Self-knowledge is like a stalagtite, drip fed and in persistent darkness. When the light does come, the stalagtite glows, an incandescent limestone jewel.
At the piano, I find the zone, the place where I feel okay to play the same three bars over and over and over again – right hand, left hand, right hand, right hand, hands together, left hand, left hand, hands together, add more on, try again.
I play it once through with only minor errors. I am jubilant. I play it again. A total mess.
Only faith drives me on. Faith that practise does make progress. Faith that the muscles in my fingers will eventually remember the keys strokes as surely as cracking an egg or peeling a potato.
Real life is rather different. Motherhood, friendship, empathy … I practise all the time. I make vows, rebuke myself, try to lock in experiences as learning tools. Unlike piano though, the music changes frequently and my muscles can’t lock the melody in with any confidence before we have changed key, or changed the tune all together.
When the light does come, it is tiny flashes – unpredictable as kids with torches. The stalagtite gleams briefly. It is fleeting, exotic, amazing. And then… the light is gone, the tune has changed and practise begins all over again.

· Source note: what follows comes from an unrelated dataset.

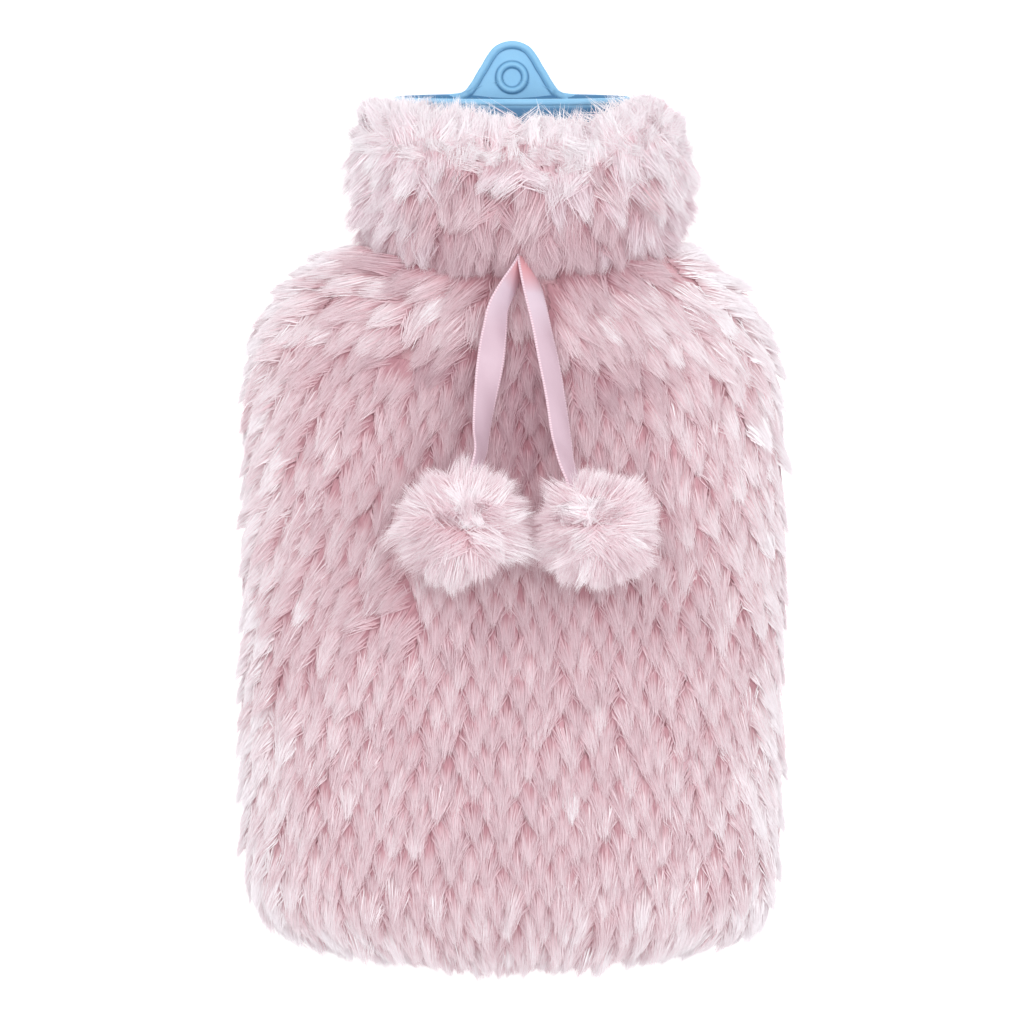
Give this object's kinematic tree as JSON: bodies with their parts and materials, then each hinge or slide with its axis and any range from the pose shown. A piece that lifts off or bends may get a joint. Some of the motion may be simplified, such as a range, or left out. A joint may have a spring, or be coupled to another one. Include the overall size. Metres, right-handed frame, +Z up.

I can’t help feeling frustrated by the inevitable turning of this wheel. I want to be smarter, wiser, more in tune. Watching others, I see nothing of their struggle. Maybe everybody is as frustrated as me by the almost persistent darkness.
It’s so hard to tell. We each hide our darkness, our confusion. We practise in private. In public, we don our concert garb, blinking in the sunshine, and stumble forwards with determination.
“Fake it ’til we make it”.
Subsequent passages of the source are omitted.